Puff becomes quite a model student, and as the relationship between Bronfman and Lila breaks down, Lila gets the idea that she could escape back to the wild with Puff and they could live together where he, as a wilding, wouldn’t care about her condition.

And so they return to the wild. Eventually Bronfman, broken up over the loss of Lila, hunts them down with the intent of killing Puff. But, he stupidly drops the gun and Puff shoots him in the head. For selfless reasons Lila decides to turn herself over for the murder, with the condition that Puff testify before Congress about human nature before returning to the wild. And he does…but after a highly televised exit into nature, the cameras depart and Gabrielle, Puff’s very first crush drives up. He emerges from the woods, hops in the car, and they drive away. The End.

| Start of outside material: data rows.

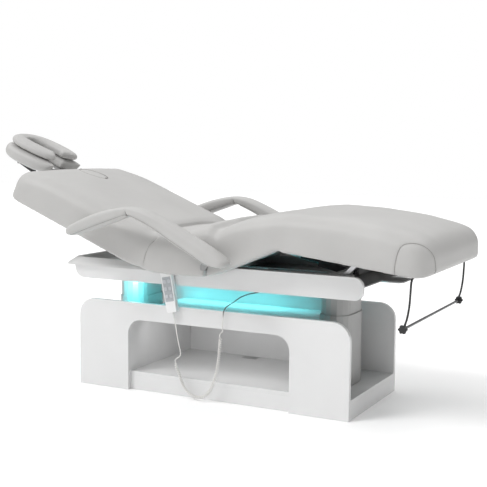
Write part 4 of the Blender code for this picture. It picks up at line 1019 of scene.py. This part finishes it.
def make_lights():
    world = bpy.data.worlds.new("studio")
    world.use_nodes = True
    tree = world.node_tree
    seen = tree.nodes["Background"]
    seen.inputs["Color"].default_value = (1.0, 1.0, 1.0, 1.0)
    lit = add(tree, "ShaderNodeBackground", Color=(1.0, 1.0, 1.0, 1.0), Strength=AMBIENT)
    mix = add(tree, "ShaderNodeMixShader")
    tree.links.new(add(tree, "ShaderNodeLightPath").outputs["Is Camera Ray"], mix.inputs["Fac"])
    tree.links.new(lit.outputs["Background"], mix.inputs[1])
    tree.links.new(seen.outputs["Background"], mix.inputs[2])
    tree.links.new(mix.outputs["Shader"], tree.nodes["World Output"].inputs["Surface"])
    bpy.context.scene.world = world
    bpy.context.scene.view_settings.view_transform = "Standard"

    def sun(name, toward, width, strength):
        data = bpy.data.lights.new(name, "SUN")
        data.angle = radians(width)
        data.energy = strength
        lamp = bpy.data.objects.new(name, data)
        COLLECTION.objects.link(lamp)
        lamp.rotation_euler = Vector(toward).to_track_quat("Z", "Y").to_euler()

    def area(name, place, target, size, power, color, spread):
        data = bpy.data.lights.new(name, "AREA")
        data.spread = radians(spread)
        data.shape = "RECTANGLE"
        data.size, data.size_y = size
        data.energy = power
        data.color = color
        lamp = bpy.data.objects.new(name, data)
        COLLECTION.objects.link(lamp)
        lamp.location = place
        lamp.rotation_euler = (Vector(target) - Vector(place)).to_track_quat("-Z", "Y").to_euler()
        return lamp

    sun("key", (-1.0, -1.2, 1.8), 24, 1.45)
    sun("top", (-0.3, 0.5, 2.0), 100, 1.75)
    sun("front", (0.2, -2.0, 0.6), 26, 0.22)
    area("niche_fill", (0.0, -0.16, 0.2880), (0.0, 0.02, 0.08), (0.62, 0.03), 0.36, (1, 1, 1), 170)
    for side in (-1, 1):
        lamp = area("tray_glow_%d" % side, (-0.06, side * 0.20, 0.4600), (-0.06, side * 0.16, 0.0),
                    (0.66, 0.05), 0.75, CYAN, 84)
        lamp.parent = BODIES["upper_frame"]
    lamp = area("column_glow", (-0.38, -0.195, 0.440), (-0.46, -0.110, 0.40), (0.10, 0.03), 0.85, CYAN, 130)
    lamp.parent = BODIES["upper_frame"]


def make_floor():
    bm = bmesh.new()
    bmesh.ops.create_grid(bm, x_segments=1, y_segments=1, size=14.0)
    bmesh.ops.translate(bm, vec=(0, 0, -0.0005), verts=bm.verts)
    floor = from_bmesh("floor", bm, False)
    mat, tree, shader = principled("pale floor", (0.93, 0.93, 0.93), 0.7)
    shader.inputs["Specular IOR Level"].default_value = 0.1
    shader.inputs["Emission Color"].default_value = (1.0, 1.0, 1.0, 1.0)
    shader.inputs["Emission Strength"].default_value = 0.08
    patch = texture(tree, object_place(tree), 0.6, 2.0)
    low, high = tinted((0.93, 0.93, 0.93), 0.006)
    tree.links.new(ramp(tree, patch.outputs["Fac"], low, high), shader.inputs["Base Color"])
    lay_on(floor, mat)


def main():
    make_camera()
    cord = cord_material()
    make_cord(cord)
    leather = leather_material("grey leather", (0.470, 0.465, 0.456))
    thread = paint_material("seam thread", (0.21, 0.20, 0.19), 0.7, 0.0, 0.1, 900.0, 0.3)
    dress_nodes(leather, thread, cord)
    make_mattress(leather, thread)
    make_armrests(leather, thread)
    make_cradle(leather)
    make_lights()
    make_floor()


main()
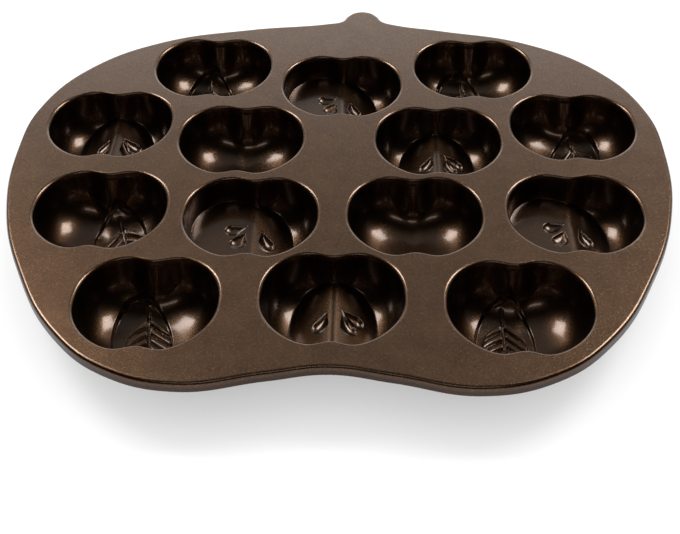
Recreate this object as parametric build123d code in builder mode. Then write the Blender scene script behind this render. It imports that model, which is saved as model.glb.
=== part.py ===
from build123d import *
import os
from math import cos, radians, sin, tan

# Cast aluminium pan in the shape of an apple, with apple-shaped cups of four kinds.
# Origin: centre of the pan's plan, on the surface that it stands on. +Y points at the stem.

# One cup, in millimetres, measured on the deck's top face
cup_width = 64.0
cup_far_crest = 27.4
cup_far_notch = 25.4
cup_near_crest = 28.1
cup_near_notch = 26.3
cup_depth = 25.0
cup_wall = 1.9
floor_wall = 3.0
rim_radius = 1.4
wall_fullness = 3.2
inner_land = 0.35
outer_land = 0.45

# The deck, its lip and the stem
deck_thickness = 3.0
deck_edge_radius = 1.5
lip_drop = 2.4
lip_width = 2.8
web = 5.0
side_margin = 10.0
back_margin = 16.6
front_margin = 17.2
stem_reach = 14.0
stem_lean = 9.8
stem_half_base = 19.0
stem_half_middle = 9.4
stem_seat = 3.0

# The forms in the cups
ridge_depth = 13.5
ridge_slope = 29.0
funnel_top_radius = 10.0
funnel_foot_radius = 15.4
seed_length = 11.6
seed_width = 5.8
seed_sink = 1.0
leaf_length = 36.0
leaf_width = 25.0
leaf_sink = 1.2
leaf_stalk_y = 16.0
vein_width = 1.6

# Places that follow from the sizes above
deck_top = cup_depth + floor_wall
deck_under = deck_top - deck_thickness
half_width = cup_width / 2 - rim_radius
far_crest = cup_far_crest - rim_radius
far_notch = cup_far_notch - rim_radius
near_crest = cup_near_crest - rim_radius
near_notch = cup_near_notch - rim_radius
pitch_x = cup_width + web
pitch_y = cup_far_crest + cup_near_crest + web
reach = cup_width

# Each cup: its name, its kind, its place in pitches from the origin, its leaf's lean in degrees
layout = [
    ("leaf_cup_back_left", "leaf", -1.0, 1.355, -12),
    ("half_cup_back", "half", 0.0, 1.087, 0),
    ("leaf_cup_back_right", "leaf", 1.0, 1.355, -19),
    ("wedge_cup_left", "wedge", -1.674, 0.512, 0),
    ("plain_cup_left", "plain", -0.703, 0.314, 0),
    ("wedge_cup_right", "wedge", 0.703, 0.314, 0),
    ("leaf_cup_right", "leaf", 1.674, 0.512, 11),
    ("leaf_cup_left", "leaf", -1.575, -0.575, 19),
    ("half_cup_left", "half", -0.565, -0.642, 0),
    ("plain_cup_right", "plain", 0.52, -0.618, 0),
    ("half_cup_right", "half", 1.575, -0.575, 0),
    ("leaf_cup_front_left", "leaf", -1.136, -1.565, -3),
    ("wedge_cup_front", "wedge", 0.0, -1.5, 0),
    ("leaf_cup_front_right", "leaf", 1.136, -1.565, -12),
]
pan_half_width = 1.674 * pitch_x + cup_width / 2 + side_margin
pan_back = 1.355 * pitch_y + cup_far_crest + back_margin
pan_front = 1.565 * pitch_y + cup_near_crest + front_margin
stem_left_root = stem_lean - stem_half_base
stem_right_root = stem_lean + stem_half_base

# Seeds on the cut faces: the face's slope, the run down it from the ridge, y, and the turn
wedge_seeds = [
    (-ridge_slope, -5.4, -0.9, -25),
    (ridge_slope, 7.2, -3.5, 29),
    (ridge_slope, 9.6, 2.9, 56),
]
half_seeds = [
    (0, -9.1, 4.4, -64),
    (0, -9.3, -3.9, -32),
    (ridge_slope, 6.9, 0.9, 21),
]


def cup_outline(grow_x, grow_y):
    """Apple outline of a cup with its two axes scaled, for the open sketch."""
    half = [
        (0, far_notch * grow_y),
        (0.33 * half_width * grow_x, far_crest * grow_y),
        (0.72 * half_width * grow_x, 0.83 * far_crest * grow_y),
        (half_width * grow_x, 0.04 * far_crest * grow_y),
        (0.85 * half_width * grow_x, -0.56 * near_crest * grow_y),
        (0.3 * half_width * grow_x, -near_crest * grow_y),
        (0, -near_notch * grow_y),
    ]
    other_half = [(-x, y) for x, y in half[-2:0:-1]]
    with BuildLine() as outline:
        Spline(*half, *other_half, periodic=True)
    make_face(outline.edges())


def bowl(wall, depth, land):
    """Bowl as a loft from the deck's underside, steep at its rim, with a flat land at its foot."""
    stretch_x = (half_width + wall) / half_width
    stretch_y = (far_crest + wall) / far_crest
    full = (1 - land**wall_fullness) ** (1 / wall_fullness)
    with BuildPart() as body:
        for share in (1, 0.98, 0.94, 0.87, 0.77, 0.63, 0.5, land):
            drop = depth * (1 - share**wall_fullness) ** (1 / wall_fullness) / full
            with BuildSketch(Plane.XY.offset(deck_top - max(drop, deck_thickness))):
                cup_outline(stretch_x * share, stretch_y * share)
        loft()
    return body.part


def cut_block(under, half_floor):
    """Block below an apple's cut faces: two slopes from a ridge, or a flat and one slope."""
    top = deck_top - ridge_depth - under
    foot = top - reach * tan(radians(ridge_slope))
    left = top if half_floor else foot
    base = foot - reach
    with BuildPart() as block:
        with BuildSketch(Plane.XZ.offset(-reach)):
            with BuildLine():
                Polyline((0, top), (reach, foot), (reach, base), (-reach, base), (-reach, left), close=True)
            make_face()
        extrude(amount=2 * reach)
    return block.part


def seed_pockets(seeds):
    """Teardrops that stand square to the cut faces and reach the seed's depth into them."""
    round_y = (seed_width - seed_length) / 2
    with BuildPart() as pockets:
        for slope, run, y, turn in seeds:
            tilt = radians(slope)
            centre = (run * cos(tilt), y, deck_top - ridge_depth - abs(run * sin(tilt)))
            face = Plane(centre, x_dir=(cos(tilt), 0, -sin(tilt)), z_dir=(sin(tilt), 0, cos(tilt)))
            with BuildSketch(face.rotated((0, 0, turn)).offset(-seed_sink)):
                with BuildLine():
                    Line((0, seed_length / 2), (seed_width / 2, round_y))
                    TangentArc((seed_width / 2, round_y), (-seed_width / 2, round_y), tangent=(0, -1))
                    Line((-seed_width / 2, round_y), (0, seed_length / 2))
                make_face()
            extrude(amount=2 * seed_sink)
    return pockets.part


def leaf_pocket(lean):
    """Leaf sunk below the bowl's floor, turned about its stalk, with its middle vein left standing."""
    with BuildPart() as pocket:
        add(leaf_bowl)
        with BuildSketch(Plane((0, leaf_stalk_y, 0)).rotated((0, 0, lean))):
            with BuildLine():
                Spline(
                    (0, 0),
                    (leaf_width / 2, -0.45 * leaf_length),
                    (0, -leaf_length),
                    tangents=[(0.8, -0.6), (-0.7, -0.7)],
                )
                mirror(about=Plane.YZ)
            make_face()
            with Locations((0, -0.58 * leaf_length)):
                Rectangle(vein_width, 0.7 * leaf_length, mode=Mode.SUBTRACT)
        extrude(amount=deck_under, mode=Mode.INTERSECT)
    return pocket.part


def cup_shell(kind, lean):
    """One cup: the outer form less the cavity, with the cut faces, seeds or leaf of its kind."""
    drop = cup_depth - deck_thickness
    funnel_y = far_notch + funnel_top_radius
    with BuildPart() as shell:
        add(outer_bowl)
        if kind in ("wedge", "half"):
            add(cut_block(floor_wall, kind == "half"), mode=Mode.SUBTRACT)
        with BuildPart(mode=Mode.PRIVATE) as cavity:
            add(inner_bowl)
            if kind in ("wedge", "half"):
                add(cut_block(0, kind == "half"), mode=Mode.SUBTRACT)
            else:
                with Locations((0, funnel_y, deck_under - drop / 2)):
                    Cone(funnel_foot_radius, funnel_top_radius, drop, mode=Mode.SUBTRACT)
        add(cavity.part, mode=Mode.SUBTRACT)
        if kind == "wedge":
            add(seed_pockets(wedge_seeds), mode=Mode.SUBTRACT)
        if kind == "half":
            add(seed_pockets(half_seeds), mode=Mode.SUBTRACT)
        if kind == "leaf":
            add(leaf_pocket(lean), mode=Mode.SUBTRACT)
    return shell.part


def pan_edge(side, inset):
    """One side of the pan's outline, from just outside the stem's root to the notch at the front."""
    root = stem_right_root + inset if side > 0 else stem_left_root - inset
    return [
        (root, root_y(root)),
        (side * 0.33 * pan_half_width, 0.957 * pan_back),
        (side * 0.635 * pan_half_width, 0.85 * pan_back),
        (side * 0.857 * pan_half_width, 0.643 * pan_back),
        (side * 0.978 * pan_half_width, 0.357 * pan_back),
        (side * pan_half_width, 0.08 * pan_back),
        (side * 0.965 * pan_half_width, -0.257 * pan_front),
        (side * 0.873 * pan_half_width, -0.536 * pan_front),
        (side * 0.724 * pan_half_width, -0.807 * pan_front),
        (side * 0.571 * pan_half_width, -0.946 * pan_front),
        (side * 0.381 * pan_half_width, -pan_front),
        (side * 0.16 * pan_half_width, -0.957 * pan_front),
        (0, -0.929 * pan_front),
    ]


def root_y(x):
    """Height of the pan's back edge at a root of the stem: a shallow arch over the middle."""
    return pan_back * (1.006 - 0.43 * (x / pan_half_width) ** 2)


def root_tangent(x):
    """Direction of the back edge at a root of the stem, pointing to +X."""
    return (1, -0.86 * pan_back * x / pan_half_width**2)


def deck_outline(inset):
    """The pan's outline, drawn in by an inset, with the notch at its back that seats the stem."""
    grow_x = (pan_half_width - inset) / pan_half_width
    grow_y = (pan_front - inset) / pan_front
    seat_y = root_y(stem_right_root) - stem_seat
    right = [(x * grow_x, y * grow_y) for x, y in pan_edge(1, inset)]
    left = [(x * grow_x, y * grow_y) for x, y in pan_edge(-1, inset)]
    away = root_tangent(stem_left_root)
    with BuildLine() as outline:
        Spline(*right, tangents=[root_tangent(stem_right_root), (-1, 0)])
        Spline(*left, tangents=[(-away[0], -away[1]), (1, 0)])
        Polyline(left[0], (left[0][0], seat_y - inset), (right[0][0], seat_y - inset), right[0])
    make_face(outline.edges())


os.makedirs("parts", exist_ok=True)
inner_bowl = bowl(0, cup_depth, inner_land)
outer_bowl = bowl(cup_wall, deck_top, outer_land)
leaf_bowl = bowl(0, cup_depth + leaf_sink, inner_land)

# Cups, each a shell whose flat rim meets the deck's underside
shells = {kind: cup_shell(kind, 0) for kind in ("plain", "wedge", "half")}
for name, kind, column, row, lean in layout:
    shell = cup_shell(kind, lean) if kind == "leaf" else shells[kind]
    with BuildPart() as cup:
        with Locations((column * pitch_x, row * pitch_y, 0)):
            add(shell)
    cup.part.label = name
    export_step(cup.part, f"parts/{name}.step")

# Deck plate, with a rounded edge outside and round every cup
with BuildPart() as deck:
    with BuildSketch(Plane.XY.offset(deck_under)):
        deck_outline(0)
    extrude(amount=deck_thickness)
    outer_edges = deck.faces().sort_by(Axis.Z)[-1].edges().filter_by(GeomType.BSPLINE)
    fillet(outer_edges, deck_edge_radius)
    with BuildSketch(Plane.XY.offset(deck_under)):
        for name, kind, column, row, lean in layout:
            with BuildSketch(mode=Mode.PRIVATE) as opening:
                cup_outline(1, 1)
            with Locations((column * pitch_x, row * pitch_y)):
                add(opening.sketch)
    extrude(amount=deck_thickness, mode=Mode.SUBTRACT)
    top_face = deck.faces().filter_by(Plane.XY).sort_by(Axis.Z)[-1]
    for hole in top_face.inner_wires():
        fillet(hole.edges(), rim_radius)
deck.part.label = "deck_plate"
export_step(deck.part, "parts/deck_plate.step")

# Lip that hangs from the deck's edge
with BuildPart() as lip:
    with BuildSketch(Plane.XY.offset(deck_under - lip_drop)):
        deck_outline(0)
    extrude(amount=lip_drop)
    with BuildSketch(Plane.XY.offset(deck_under - lip_drop)):
        deck_outline(lip_width)
    extrude(amount=lip_drop, mode=Mode.SUBTRACT)
lip.part.label = "rim_lip"
export_step(lip.part, "parts/rim_lip.step")

# Stem, as thick as the deck and its lip, seated in the notch at the back
with BuildPart() as stem:
    with BuildSketch(Plane.XY.offset(deck_under - lip_drop)):
        left = (stem_left_root, root_y(stem_left_root))
        right = (stem_right_root, root_y(stem_right_root))
        tip_y = pan_back + stem_reach
        seat_y = root_y(stem_right_root) - stem_seat
        middle_y = (left[1] + tip_y) / 2
        with BuildLine():
            Spline(
                left,
                (stem_lean - stem_half_middle, middle_y),
                (stem_lean, tip_y),
                (stem_lean + stem_half_middle, middle_y),
                right,
                tangents=[root_tangent(stem_left_root), root_tangent(stem_right_root)],
            )
            Polyline(right, (stem_right_root, seat_y), (stem_left_root, seat_y), left)
        make_face()
    extrude(amount=deck_thickness + lip_drop)
    tip_edges = stem.faces().sort_by(Axis.Z)[-1].edges().filter_by(GeomType.BSPLINE)
    fillet(tip_edges, deck_edge_radius)
stem.part.label = "stem_tab"
export_step(stem.part, "parts/stem_tab.step")
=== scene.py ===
import math

import bmesh
import bpy
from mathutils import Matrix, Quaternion, Vector


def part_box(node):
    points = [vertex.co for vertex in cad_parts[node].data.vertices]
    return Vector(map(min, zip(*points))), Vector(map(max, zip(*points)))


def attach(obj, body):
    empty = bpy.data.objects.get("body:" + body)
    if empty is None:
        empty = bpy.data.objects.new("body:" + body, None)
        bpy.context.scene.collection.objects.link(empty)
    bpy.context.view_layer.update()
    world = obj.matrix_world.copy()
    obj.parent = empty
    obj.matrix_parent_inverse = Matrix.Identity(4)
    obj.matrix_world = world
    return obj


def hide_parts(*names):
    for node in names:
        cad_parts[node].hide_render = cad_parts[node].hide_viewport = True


bl_info = {
    "name": "Apple Cake Pan",
    "version": (1, 0, 0),
    "blender": (4, 5, 0),
    "location": "3D View > Sidebar > Pan",
    "description": "Builds a cast apple-shaped cake pan with its coat and a plain studio",
    "category": "Add Mesh",
}

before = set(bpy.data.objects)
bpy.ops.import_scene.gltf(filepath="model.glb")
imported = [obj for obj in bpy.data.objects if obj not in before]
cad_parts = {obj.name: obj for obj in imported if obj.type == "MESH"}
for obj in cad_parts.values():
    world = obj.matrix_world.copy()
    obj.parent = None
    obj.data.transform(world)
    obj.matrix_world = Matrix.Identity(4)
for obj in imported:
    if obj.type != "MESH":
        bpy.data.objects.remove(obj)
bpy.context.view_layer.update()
MM = 0.001
FULL_TURN = 2 * math.pi

# Each cup's node and kind, and for a leaf its pocket's middle in x (mm) and lean (degrees), then its vein's
CUPS = (
    ("leaf_cup_back_left", "leaf", -3.9, 5, -4.5, 6),
    ("half_cup_back", "half"),
    ("leaf_cup_back_right", "leaf", -4.2, 13, -3.4, 3),
    ("wedge_cup_left", "wedge"),
    ("plain_cup_left", "plain"),
    ("wedge_cup_right", "wedge"),
    ("leaf_cup_right", "leaf", 3.2, -13, 4.0, 13),
    ("leaf_cup_left", "leaf", 6.2, 4, 5.8, 19),
    ("half_cup_left", "half"),
    ("plain_cup_right", "plain"),
    ("half_cup_right", "half"),
    ("leaf_cup_front_left", "leaf", -3.7, 12, -2.6, 8),
    ("wedge_cup_front", "wedge"),
    ("leaf_cup_front_right", "leaf", -4.7, -2, -4.8, 1),
)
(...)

Human Nature is quite a funny movie, and that in the end is its strongest suit. Gondry and Kaufman would team up three years later for a far more philosophical film in Eternal Sunshine of the Spotless Mind, so the lack of truly deep social commentary in the film is forgivable. That’s not to say that it’s devoid of such. The ending of the film simply reinforces the theme that was articulated throughout – that people are willing to do just about whatever they have to in order to get a little bit of nookie. Lila shaves, undergoes electrolysis, and puts up with a straight-up loser. Puff learns to use a salad fork. Are these really any different? And Puff, given the opportunity to leave this corrupt world and return to the sanctity of the wild, well, he arranges to stick around with his sugar mama. It’s human nature, right?